## Written request
Give the listing below again in full, exactly as written.

---*---

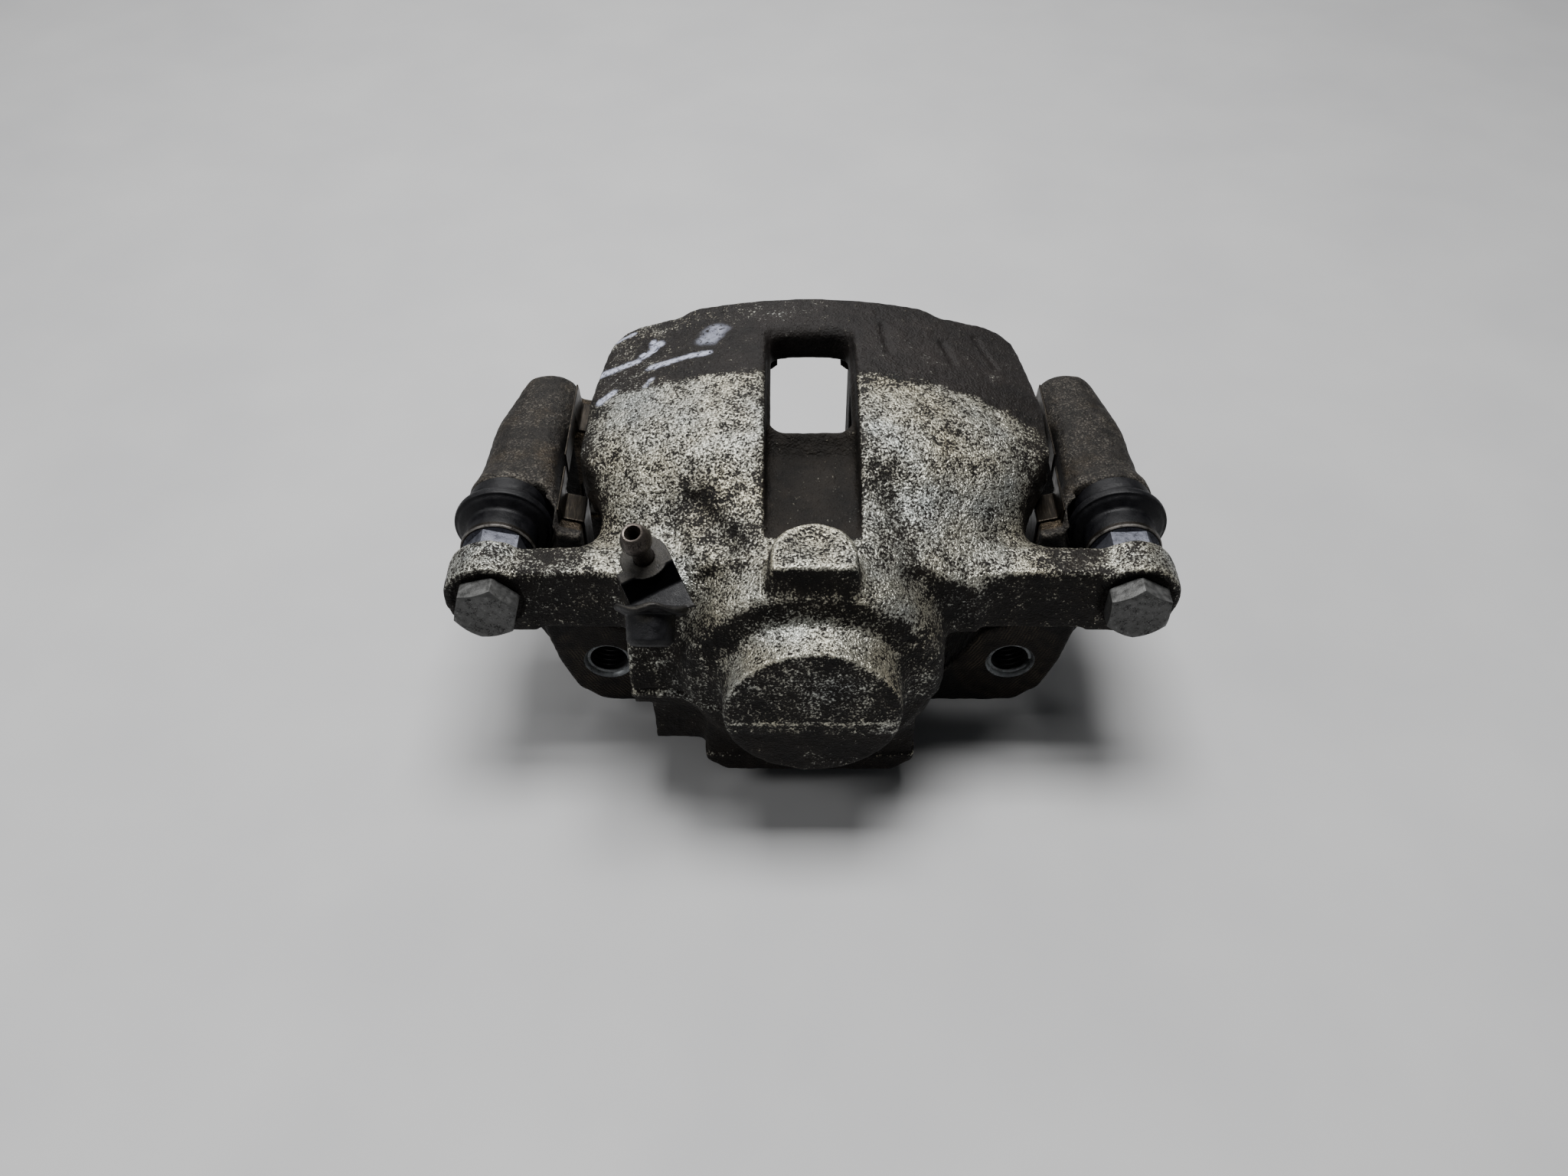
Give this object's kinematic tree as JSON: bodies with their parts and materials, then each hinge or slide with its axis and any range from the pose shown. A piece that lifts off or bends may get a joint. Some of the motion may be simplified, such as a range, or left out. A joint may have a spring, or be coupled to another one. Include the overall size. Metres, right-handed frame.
{
  "type": "brake caliper",
  "caption": "Floating brake caliper with a windowed bridge, fingers and one cylinder, sliding on guide pins in a carrier bracket, with bleed screw, boots and pad clips.",
  "frame": {"origin": "midway between the carrier's two mounting holes, on the inboard mounting face", "axes": "+Y outboard along the disc axis, +Z radially outward from the disc axis, +X to the right seen from inboard"},
  "size_m": [0.1902, 0.119, 0.0936],
  "materials": {
    "housing_iron": "zinc-yellow plated sand casting, speckled, dark above the disc",
    "carrier_iron": "bare cast iron, dark brown-grey",
    "zinc_steel": "dull zinc plate",
    "spring_steel": "stainless sheet, heat-tinted",
    "piston_steel": "ground and plated",
    "rubber": "matte black"
  },
  "bodies": {
    "carrier": {"carrier_bracket": "carrier_iron", "pad_clip_inboard_left": "spring_steel", "pad_clip_inboard_right": "spring_steel", "pad_clip_outboard_left": "spring_steel", "pad_clip_outboard_right": "spring_steel"},
    "housing": {"caliper_housing": "housing_iron", "piston_seal": "rubber", "dust_boot_ring": "zinc_steel", "piston_dust_boot": "rubber", "guide_pin_left": "zinc_steel", "guide_pin_right": "zinc_steel", "guide_pin_sleeve": "rubber", "guide_bolt_left": "zinc_steel", "guide_bolt_right": "zinc_steel", "pin_boot_left": "rubber", "pin_boot_right": "rubber"},
    "piston": {"piston": "piston_steel"},
    "bleed_screw": {"bleed_screw": "zinc_steel"},
    "bleed_cap": {"bleed_cap": "rubber"}
  },
  "joints": [
    {"name": "housing_slide", "type": "slide", "parent": "carrier", "child": "housing", "axis": [0, 1, 0], "range_m": [-0.012, 0.006], "deforming": ["pin_boot_left", "pin_boot_right"]},
    {"name": "piston_slide", "type": "slide", "parent": "housing", "child": "piston", "axis": [0, 1, 0], "range_m": [-0.003, 0.02], "deforming": ["piston_dust_boot"]},
    {"name": "bleed_screw_turn", "type": "hinge", "parent": "housing", "child": "bleed_screw", "pos_m": [-0.0403, -0.0155, 0.054], "axis": [-0.14, -0.2699, 0.9527], "range_deg": [0, 180]},
    {"name": "bleed_cap_swivel", "type": "hinge", "parent": "housing", "child": "bleed_cap", "pos_m": [-0.0403, -0.0155, 0.054], "axis": [-0.14, -0.2699, 0.9527], "range_deg": [-8, 8]}
  ]
}
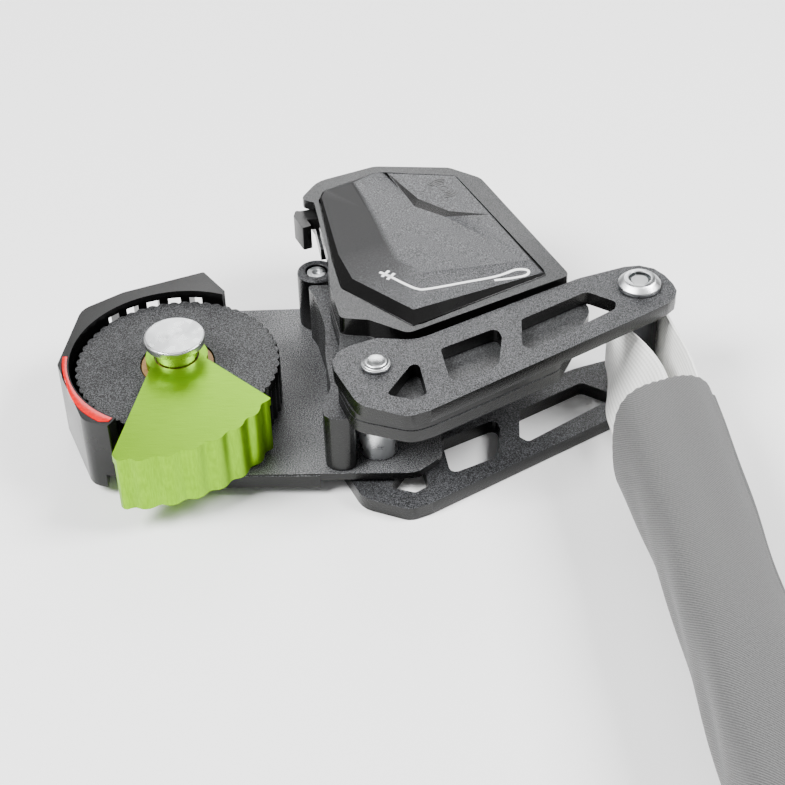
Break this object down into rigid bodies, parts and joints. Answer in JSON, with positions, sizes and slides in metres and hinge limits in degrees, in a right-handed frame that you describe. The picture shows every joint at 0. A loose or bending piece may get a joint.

---*---

## Solution
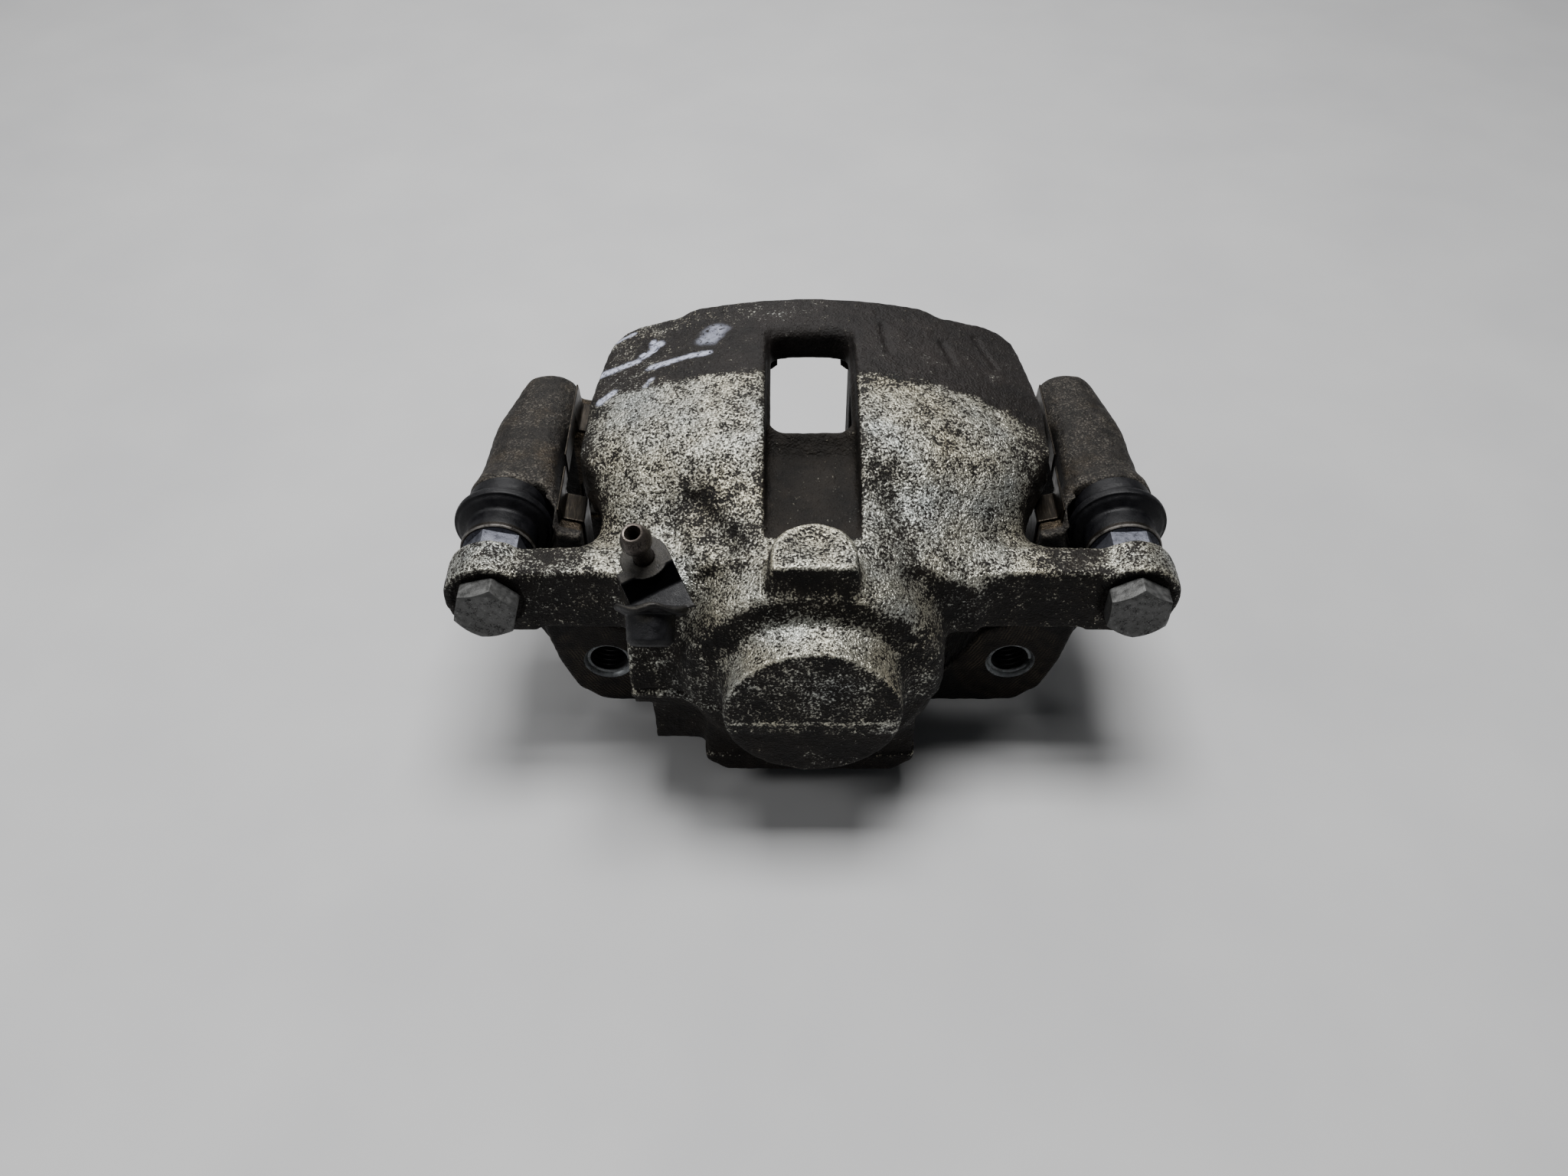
Give this object's kinematic tree as JSON: bodies with their parts and materials, then each hinge or slide with its axis and any range from the pose shown. A piece that lifts off or bends may get a joint. Some of the motion may be simplified, such as a range, or left out. A joint may have a spring, or be coupled to another one. Include the overall size. Metres, right-handed frame.
{
  "type": "brake caliper",
  "caption": "Floating brake caliper with a windowed bridge, fingers and one cylinder, sliding on guide pins in a carrier bracket, with bleed screw, boots and pad clips.",
  "frame": {"origin": "midway between the carrier's two mounting holes, on the inboard mounting face", "axes": "+Y outboard along the disc axis, +Z radially outward from the disc axis, +X to the right seen from inboard"},
  "size_m": [0.1902, 0.119, 0.0936],
  "materials": {
    "housing_iron": "zinc-yellow plated sand casting, speckled, dark above the disc",
    "carrier_iron": "bare cast iron, dark brown-grey",
    "zinc_steel": "dull zinc plate",
    "spring_steel": "stainless sheet, heat-tinted",
    "piston_steel": "ground and plated",
    "rubber": "matte black"
  },
  "bodies": {
    "carrier": {"carrier_bracket": "carrier_iron", "pad_clip_inboard_left": "spring_steel", "pad_clip_inboard_right": "spring_steel", "pad_clip_outboard_left": "spring_steel", "pad_clip_outboard_right": "spring_steel"},
    "housing": {"caliper_housing": "housing_iron", "piston_seal": "rubber", "dust_boot_ring": "zinc_steel", "piston_dust_boot": "rubber", "guide_pin_left": "zinc_steel", "guide_pin_right": "zinc_steel", "guide_pin_sleeve": "rubber", "guide_bolt_left": "zinc_steel", "guide_bolt_right": "zinc_steel", "pin_boot_left": "rubber", "pin_boot_right": "rubber"},
    "piston": {"piston": "piston_steel"},
    "bleed_screw": {"bleed_screw": "zinc_steel"},
    "bleed_cap": {"bleed_cap": "rubber"}
  },
  "joints": [
    {"name": "housing_slide", "type": "slide", "parent": "carrier", "child": "housing", "axis": [0, 1, 0], "range_m": [-0.012, 0.006], "deforming": ["pin_boot_left", "pin_boot_right"]},
    {"name": "piston_slide", "type": "slide", "parent": "housing", "child": "piston", "axis": [0, 1, 0], "range_m": [-0.003, 0.02], "deforming": ["piston_dust_boot"]},
    {"name": "bleed_screw_turn", "type": "hinge", "parent": "housing", "child": "bleed_screw", "pos_m": [-0.0403, -0.0155, 0.054], "axis": [-0.14, -0.2699, 0.9527], "range_deg": [0, 180]},
    {"name": "bleed_cap_swivel", "type": "hinge", "parent": "housing", "child": "bleed_cap", "pos_m": [-0.0403, -0.0155, 0.054], "axis": [-0.14, -0.2699, 0.9527], "range_deg": [-8, 8]}
  ]
}
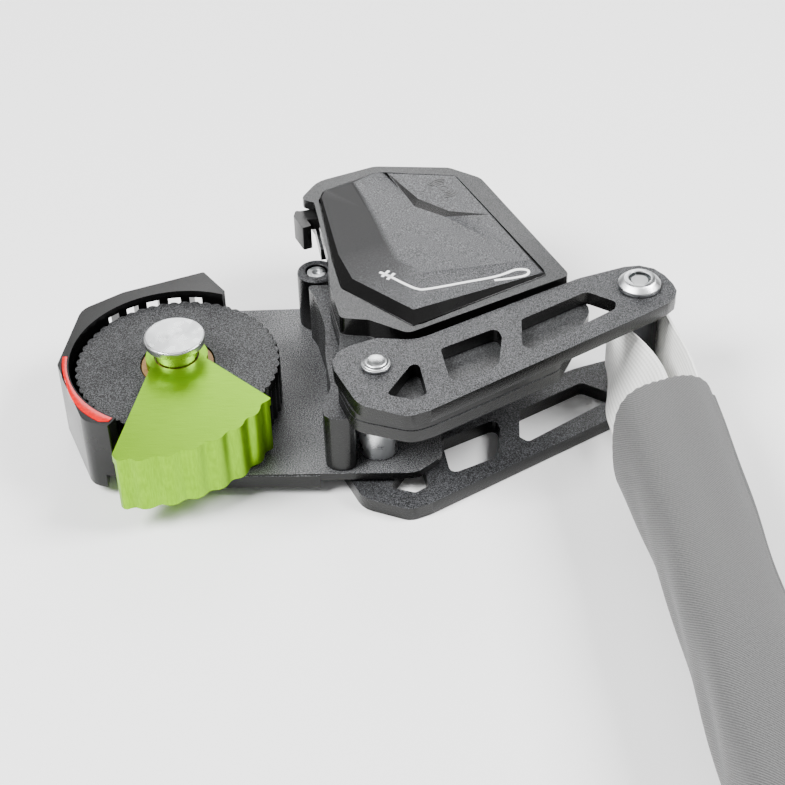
Break this object down into rigid bodies, parts and joints. Answer in JSON, with positions, sizes and slides in metres and hinge limits in degrees, in a right-handed frame that you describe. The picture shows every joint at 0. A loose or bending piece may get a joint.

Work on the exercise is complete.